#### Problem
Nothing outside the stretch should be returned: give exactly the lines from the line containing "Continue the OpenSCAD" through the line containing "return move(cutter, x_placed(180", including both.

#### Material shown
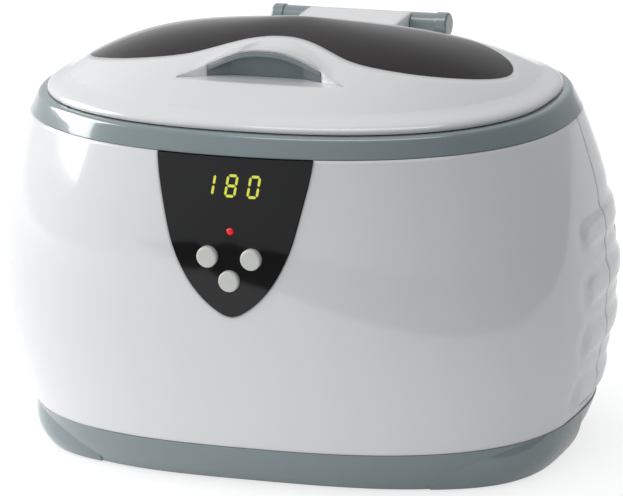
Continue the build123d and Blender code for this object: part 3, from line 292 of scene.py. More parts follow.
WHITE_SHELL = Finish("white_shell", (0.80, 0.80, 0.805), (0.785, 0.785, 0.79), 0.11, 0.02,
                     coat=0.6, coat_roughness=0.03, ior=1.58, grain_strength=0.02, edge=0.0020)
FINISHES = (
    WHITE_SHELL,
    replace(WHITE_SHELL, edge=0.0034, node="lid_shell"),
    Finish("white_liner", (0.72, 0.725, 0.735), (0.68, 0.685, 0.70), 0.42, 0.08,
           grain_scale=1500.0, grain_strength=0.2),
    Finish("grey_trim", (0.215, 0.268, 0.276), (0.208, 0.261, 0.269), 0.16, 0.02, coat=0.9,
           grain_strength=0.02, edge=0.0006),
    Finish("grey_insert", (0.18, 0.215, 0.235), (0.17, 0.205, 0.225), 0.30, 0.03,
           grain_scale=1300.0, grain_strength=0.05, edge=0.0006),
    Finish("smoked_window", (0.044, 0.033, 0.033), (0.036, 0.028, 0.028), 0.10, 0.02,
           transmission=0.5, ior=1.30, grain_strength=0.02),
    Finish("stainless", (0.60, 0.605, 0.61), (0.52, 0.525, 0.53), 0.16, 0.16,
           Effect.BRUSHED, grain_scale=45.0, metallic=1.0, grain_strength=0.05),
    Finish("seal_silicone", (0.62, 0.62, 0.60), (0.56, 0.56, 0.54), 0.55, 0.10),
    Finish("foot_rubber", (0.020, 0.020, 0.020), (0.030, 0.029, 0.028), 0.72, 0.12,
           grain_scale=1800.0, grain_strength=0.35),
    Finish("screw_steel", (0.50, 0.50, 0.51), (0.36, 0.36, 0.37), 0.30, 0.20,
           Effect.BRUSHED, grain_scale=120.0, metallic=1.0, grain_strength=0.1),
    Finish("basket_plastic", (0.70, 0.73, 0.76), (0.64, 0.675, 0.71), 0.36, 0.08,
           grain_scale=1200.0, grain_strength=0.15),
    Finish("panel_gloss", (0.0045, 0.0045, 0.0050), (0.0055, 0.0055, 0.0060), 0.06, 0.01,
           coat=0.1, ior=1.42, grain_strength=0.01),
    Finish("digit_glow", (0.35, 0.45, 0.02), (0.30, 0.40, 0.02), 0.35, 0.05,
           glow=0.6, glow_color=(0.78, 0.74, 0.13)),
    Finish("dark_plastic", (0.022, 0.022, 0.024), (0.032, 0.032, 0.034), 0.46, 0.12),
    Finish("button_cap", (0.70, 0.705, 0.665), (0.67, 0.675, 0.635), 0.34, 0.04,
           grain_scale=1400.0, grain_strength=0.18),
    Finish("led_red", (0.55, 0.008, 0.015), (0.45, 0.006, 0.010), 0.22, 0.05,
           glow=0.45, glow_color=(0.80, 0.012, 0.02)),
    Finish("board_green", (0.014, 0.085, 0.035), (0.022, 0.115, 0.048), 0.36, 0.12,
           grain_scale=600.0, grain_strength=0.3),
    Finish("gland_rubber", (0.030, 0.031, 0.033), (0.042, 0.042, 0.043), 0.62, 0.12,
           grain_scale=1600.0, grain_strength=0.3),
    Finish("sink_aluminium", (0.66, 0.67, 0.68), (0.56, 0.57, 0.58), 0.28, 0.18,
           Effect.BRUSHED, grain_scale=80.0, metallic=1.0, grain_strength=0.12),
    Finish("capacitor_sleeve", (0.018, 0.030, 0.095), (0.026, 0.040, 0.115), 0.34, 0.08),
    Finish("fuse_glass", (0.62, 0.65, 0.64), (0.55, 0.58, 0.57), 0.12, 0.06,
           transmission=0.6, ior=1.47),
    Finish("core_iron", (0.16, 0.16, 0.17), (0.06, 0.06, 0.065), 0.42, 0.15,
           Effect.STACKED, grain_scale=320.0, metallic=0.8, grain_strength=0.4),
    Finish("coil_copper", (0.48, 0.20, 0.075), (0.28, 0.10, 0.035), 0.30, 0.12,
           Effect.STACKED, grain_scale=420.0, metallic=0.7, grain_strength=0.5),
    Finish("piezo_ceramic", (0.50, 0.47, 0.41), (0.42, 0.39, 0.34), 0.48, 0.12,
           grain_scale=1500.0, grain_strength=0.3),
)


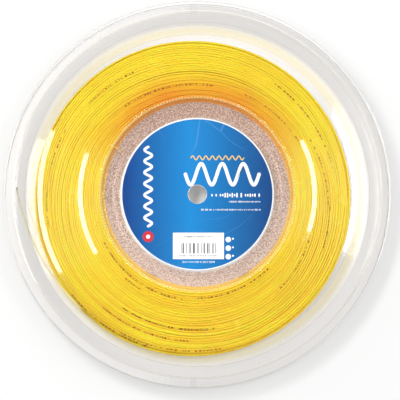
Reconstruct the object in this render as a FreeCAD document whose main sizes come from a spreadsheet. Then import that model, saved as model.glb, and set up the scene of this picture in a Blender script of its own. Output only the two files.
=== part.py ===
import FreeCAD, Part
import math
import os
import re
import Sketcher
from FreeCAD import Placement, Rotation, Vector

# A clear reel of racket string, lying flat with its axis along Z. The origin is on the axis, at the
# level that the rear rim rests on. Each half is drawn with the reel's middle plane at Z 0 and its own
# outer face upwards, and is then set in place. All sizes are in millimetres and degrees.

doc = FreeCAD.newDocument("string_reel")

# Driving sizes: name, value and what it is.
SIZES = [
    ("bore_radius", 6.35, "half of the half-inch spindle hole"),
    ("bore_chamfer", 0.4, "bevel at each mouth of the bore"),
    ("boss_wall", 2.3, "wall of the boss round the bore"),
    ("plastic_wall", 1.4, "thickness of the web and flanges"),
    ("drum_radius", 69.0, "radius that the string is wound on"),
    ("drum_wall", 2.4, "thickness of the drum wall"),
    ("flange_radius", 139.0, "outer radius of the flanges"),
    ("rim_bevel", 0.8, "bevel of the rim's outer edge"),
    ("web_rise", 7.6, "outer face of the web over the middle plane"),
    ("shoulder_run", 5.0, "width of the rise from the web over the drum wall"),
    ("shoulder_rise", 1.0, "height of that rise"),
    ("inner_step_start", 82.6, "start of the inner step of the flange"),
    ("inner_step_run", 3.6, "width of the inner step"),
    ("inner_step_rise", 1.0, "height of the inner step"),
    ("outer_step_inset", 27.7, "rim to the start of the outer step of the flange"),
    ("outer_step_run", 3.9, "width of the outer step"),
    ("outer_step_rise", 1.0, "height of the outer step"),
    ("slope_run", 8.7, "width of the broad slope that follows the outer step"),
    ("slope_rise", 1.4, "height of the broad slope"),
    ("lip_width", 7.2, "rim to the foot of the raised rim lip"),
    ("lip_run", 1.0, "width of the lip's flank"),
    ("lip_rise", 0.5, "height of the rim lip"),
    ("hook_count", 3, "snap hooks on each half"),
    ("hook_wall", 1.6, "thickness of a hook's stem"),
    ("hook_width", 8.0, "width of a hook"),
    ("hook_gap", 0.6, "gap between a hook's stem and the drum wall"),
    ("hook_reach", 3.2, "middle plane to the catching face of a hook"),
    ("hook_nose", 1.9, "height of a hook's slanted nose"),
    ("hook_catch", 1.9, "how far a hook stands out to its catch"),
    ("window_gap", 0.2, "clearance round a hook in its window"),
    ("rim_hole_radius", 1.15, "radius of the hole for the string's outer end"),
    ("rim_hole_gap", 0.45, "from that hole to the foot of the rim lip"),
    ("rim_hole_azimuth", 177.7, "direction of that hole"),
    ("start_hole_radius", 1.0, "radius of the drum hole for the string's start"),
    ("start_hole_height", 3.4, "middle plane to the drum hole"),
    ("start_hole_azimuth", 150.0, "direction of the drum hole"),
    ("label_radius", 54.8, "radius of the paper label"),
    ("label_hole_gap", 0.2, "clearance of the label round the bore's bevel"),
    ("label_thickness", 0.12, "thickness of the label"),
    ("string_radius", 0.675, "half of the string's diameter"),
    ("string_sides", 5, "sides of the string's section"),
    ("winding_gap", 0.3, "clearance between the winding and the plastic"),
    ("winding_radius", 113.7, "outer radius of the whole winding"),
    ("slack_left", 3.2, "how far the slack winding lies off centre to -X"),
    ("slack_down", 2.9, "how far the slack winding lies off centre to -Y"),
    ("turn_seat_gap", 0.05, "clearance between the outer turns and the core"),
    ("half_turns", 6, "half turns of the outer layer"),
    ("face_half_turns", 5, "half turns that stand proud on the front face of the winding"),
    ("face_relief", 1.0, "how far these turns stand over the packed face"),
    ("face_start_gap", 3.0, "drum to the first of these turns"),
    ("face_end_gap", 10.0, "outer turns to the last of these turns"),
    ("leave_azimuth", 225.0, "direction in which the string leaves the winding"),
    ("climb_bend", 2.2, "bend radius where the outer layer comes up"),
    ("climb_gap", 0.3, "clearance round the string where it comes up"),
    ("tail_first_run", 16.0, "first straight of the tail, in line with the last turn"),
    ("tail_stub", 0.4, "how far the outer end stands out of the rim hole"),
    ("tail_corner_height", 16.4, "height of the tail's last corner under the rim hole"),
    ("knot_radius", 1.7, "outer radius of the start knot"),
    ("knot_length", 2.6, "length of the start knot along the string"),
    ("start_stub", 2.5, "free end of string past the start knot"),
    ("start_seat_gap", 0.02, "clearance between the string's start and the winding"),
]

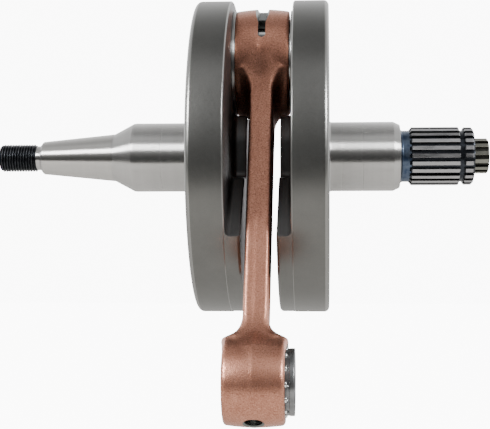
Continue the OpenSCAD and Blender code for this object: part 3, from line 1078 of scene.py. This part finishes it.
def v_cutter(side):
    """Straight V cut across the rim, with a flat floor in near-black painted shade."""
    floor_z = BIG_R - 2.3
    top_z = BIG_R + 5
    half = SLOT_HALF
    spread = 1.25
    mouth = 2.4 * spread
    reach = 16
    section = [
        (-half, floor_z), (half, floor_z), (half + spread, BIG_R), (half + mouth, top_z),
        (-half - mouth, top_z), (-half - spread, BIG_R),
    ]
    rings = [[(x, y, z) for x, z in section] for y in (-reach, reach)]
    cutter = loft("v_cut", rings, SLOT_STEEL)
    # Its floor faces take the near-black steel: painted shade at the bottom of the cut
    paint(cutter, SLOT_FLOOR_SHADE, lambda at, out: at.z < BIG_R - 2)
    return move(cutter, x_placed(180 + side * V_CUT_TURN))


def connecting_rod():
    """The forging as one surface, then its bores, oil slots and tip hole cut out."""
    low = (-BIG_HALF_W - 2, -BIG_R - 2, -BIG_R - 2)
    high = (BIG_HALF_W + 2, BIG_R + 2, ROD_LENGTH + SMALL_R + 2)
    grid_step = 0.6
    points, faces = surface_net(rod_distance, low, high, grid_step)
    rod = make("connecting_rod_forging", points, faces, COPPER, sharp=180)
    cuts = [bore_cutter(BIG_HALF_W, BIG_BORE)]
    cuts.append(move(bore_cutter(SMALL_HALF_W, SMALL_BORE), x_placed(0, (0, 0, ROD_LENGTH))))
    last = WINDOW_END + math.degrees(SLOT_HALF / BIG_R)
    for side in (-1, 1):
        cuts.append(arc_cutter(
            "window", side * WINDOW_START, side * last, BIG_BORE - 2, BIG_R + 3, window_half
        ))
        cuts.append(v_cutter(side))
    cuts.append(arc_cutter(
        "groove", -GROOVE_END, GROOVE_END, BIG_R - 0.75, BIG_R + 2, groove_half
    ))
    tip = lathe("tip", [
        (0, 0), (0, TIP_HOLE_R), (SMALL_R - 0.7, TIP_HOLE_R),
        (SMALL_R + 2, TIP_HOLE_R + 2.7), (SMALL_R + 2, 0),
    ], SLOT_STEEL, 64)
    turn = Matrix.Rotation(math.radians(-90), 4, "Y")
    cuts.append(move(tip, Matrix.Translation((0, 0, ROD_LENGTH)) @ turn))
    for cut in cuts:
        combine(rod, cut, "DIFFERENCE", 40)
    return move(rod, ROD_FRAME)


# ---------------------------------------------------------------- assembly

for piece in (web("ignition_web", -1), ignition_shaft(), ignition_taper(), thread()):
    dress(piece, "crank", "ignition_side_half")
for piece in (web("drive_web", 1), drive_shaft(), drive_neck(), drive_splines(), drive_stub()):
    dress(piece, "crank", "drive_side_half")
dress(crank_pin(), "crank", "crank_pin")
for end, direction in (("ignition", -1), ("drive", 1)):
    washer = thrust_washer(end + "_washer_ring", direction)
    dress(washer, end + "_washer", end + "_thrust_washer")
dress(connecting_rod(), "rod", "connecting_rod")
bearing(
    "big_end_roller_", "big_end_cage", "big_end_bearing", BIG_END,
    r_in=11.35, r_out=14.6, window_w=3.6, lip=1.2,
)
bearing(
    "small_end_needle_", "small_end_cage", "small_end_bearing", SMALL_END,
    r_in=9.3, r_out=10.5, window_w=1.85, lip=1.5,
)

# ---------------------------------------------------------------- stage


SEEN_WHITE = 10


def world_light():
    """Grey studio: dim in front, brighter overhead and behind; plain white to the camera."""
    world = bpy.data.worlds.new("studio")
    bpy.context.scene.world = world
    world.use_nodes = True
    tree = world.node_tree
    new, link = tree.nodes.new, tree.links.new

    def ranged(value, low, high, to_low=0.0, to_high=1.0):
        node = new("ShaderNodeMapRange")
        link(value, node.inputs["Value"])
        node.inputs["From Min"].default_value = low
        node.inputs["From Max"].default_value = high
        node.inputs["To Min"].default_value = to_low
        node.inputs["To Max"].default_value = to_high
        return node.outputs[0]

    def color_mix(factor, a):
        node = new("ShaderNodeMix")
        node.data_type = "RGBA"
        link(factor, node.inputs[0])
        link(a, node.inputs[6])
        return node

    parts = new("ShaderNodeSeparateXYZ")
    link(new("ShaderNodeTexCoord").outputs["Generated"], parts.inputs[0])
    rise = new("ShaderNodeMath")
    rise.operation = "ARCSINE"
    link(parts.outputs["Z"], rise.inputs[0])

    # In front, brightness at each elevation in degrees
    stops = [
        (-90, 0.40), (-50, 0.60), (-24.5, 0.62), (-22, 0.08), (-10, 0.08), (0, 0.11), (8, 0.20),
        (14, 0.26), (29, 0.40), (45, 0.62), (60, 0.95), (75, 0.30), (90, 0.20),
    ]
    ramp = new("ShaderNodeValToRGB")
    for (angle, v), end in zip((stops[0], stops[-1]), ramp.color_ramp.elements):
        end.position = (angle + 90) / 180
        end.color = (v, v, v, 1)
    for angle, v in stops[1:-1]:
        ramp.color_ramp.elements.new((angle + 90) / 180).color = (v, v, v, 1)
    link(ranged(rise.outputs[0], -math.pi / 2, math.pi / 2), ramp.inputs[0])

    # Behind, brightest near the horizon; the two blend between Y -0.1 and 0.2 of the direction
    low_back, high_back = 2.2, 0.5
    behind = ranged(rise.outputs[0], math.radians(10), math.radians(75), low_back, high_back)
    both = color_mix(ranged(parts.outputs["Y"], -0.1, 0.2), ramp.outputs[0])
    link(behind, both.inputs[7])
    seen = color_mix(new("ShaderNodeLightPath").outputs["Is Camera Ray"], both.outputs[2])
    seen.inputs[7].default_value = (SEEN_WHITE, SEEN_WHITE, SEEN_WHITE, 1)
    shade = tree.nodes["Background"]
    link(seen.outputs[2], shade.inputs["Color"])
    shade.inputs["Strength"].default_value = 1.0


def softbox(name, at, size, strength):
    """A square light of constant brightness, aimed at the crank's middle."""
    light = bpy.data.lights.new(name, "AREA")
    light.shape = "RECTANGLE"
    light.size, light.size_y = size, size
    light.energy = strength * math.pi * size * size
    lamp = bpy.data.objects.new(name, light)
    bpy.context.scene.collection.objects.link(lamp)
    lamp.location = at
    lamp.rotation_mode = "QUATERNION"
    lamp.rotation_quaternion = (-Vector(at)).to_track_quat("-Z", "Y")


def floor():
    """Plain pale floor, its front edge just behind the camera."""
    front, back, side, level = -0.47, 3.0, 3.0, -0.2
    mesh = bpy.data.meshes.new("floor")
    mesh.from_pydata(
        [(-side, front, level), (side, front, level), (side, back, level), (-side, back, level)],
        [], [(0, 1, 2, 3)],
    )
    obj = bpy.data.objects.new("floor", mesh)
    bpy.context.scene.collection.objects.link(obj)
    material = bpy.data.materials.new("pale_floor")
    material.use_nodes = True
    shader = material.node_tree.nodes["Principled BSDF"]
    shader.inputs["Base Color"].default_value = (0.45, 0.437, 0.415, 1)
    shader.inputs["Roughness"].default_value = 0.9
    shader.inputs["Emission Color"].default_value = (1, 1, 1, 1)
    tree = material.node_tree
    seen = tree.nodes.new("ShaderNodeMapRange")
    seen.inputs["To Min"].default_value = 0.25
    seen.inputs["To Max"].default_value = SEEN_WHITE
    path = tree.nodes.new("ShaderNodeLightPath")
    tree.links.new(path.outputs["Is Camera Ray"], seen.inputs["Value"])
    tree.links.new(seen.outputs[0], shader.inputs["Emission Strength"])
    mesh.materials.append(material)


def camera():
    """Long lens, nearly level, a little below the crank axis and to the drive side."""
    cam = bpy.data.cameras.new("camera")
    cam.lens = 89.43
    cam.sensor_width = 36
    cam.clip_start = 0.01
    obj = bpy.data.objects.new("camera", cam)
    bpy.context.scene.collection.objects.link(obj)
    yaw = math.radians(3.652)
    pitch = math.radians(1.372)
    roll = math.radians(-0.038)
    obj.matrix_world = (
        Matrix.Translation((0.021, -0.44163, -0.03148))
        @ Matrix.Rotation(yaw, 4, "Z")
        @ Matrix.Rotation(math.radians(90) + pitch, 4, "X")
        @ Matrix.Rotation(roll, 4, "Z")
    )
    bpy.context.scene.camera = obj


world_light()
softbox("left_softbox", (-0.63, -0.62, 0.45), size=0.28, strength=54)
softbox("right_softbox", (0.68, -0.57, 0.45), size=0.28, strength=43)
floor()
camera()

#### Completed exercise
Continue the OpenSCAD and Blender code for this object: part 3, from line 1078 of scene.py. This part finishes it.
def v_cutter(side):
    """Straight V cut across the rim, with a flat floor in near-black painted shade."""
    floor_z = BIG_R - 2.3
    top_z = BIG_R + 5
    half = SLOT_HALF
    spread = 1.25
    mouth = 2.4 * spread
    reach = 16
    section = [
        (-half, floor_z), (half, floor_z), (half + spread, BIG_R), (half + mouth, top_z),
        (-half - mouth, top_z), (-half - spread, BIG_R),
    ]
    rings = [[(x, y, z) for x, z in section] for y in (-reach, reach)]
    cutter = loft("v_cut", rings, SLOT_STEEL)
    # Its floor faces take the near-black steel: painted shade at the bottom of the cut
    paint(cutter, SLOT_FLOOR_SHADE, lambda at, out: at.z < BIG_R - 2)
    return move(cutter, x_placed(180 + side * V_CUT_TURN))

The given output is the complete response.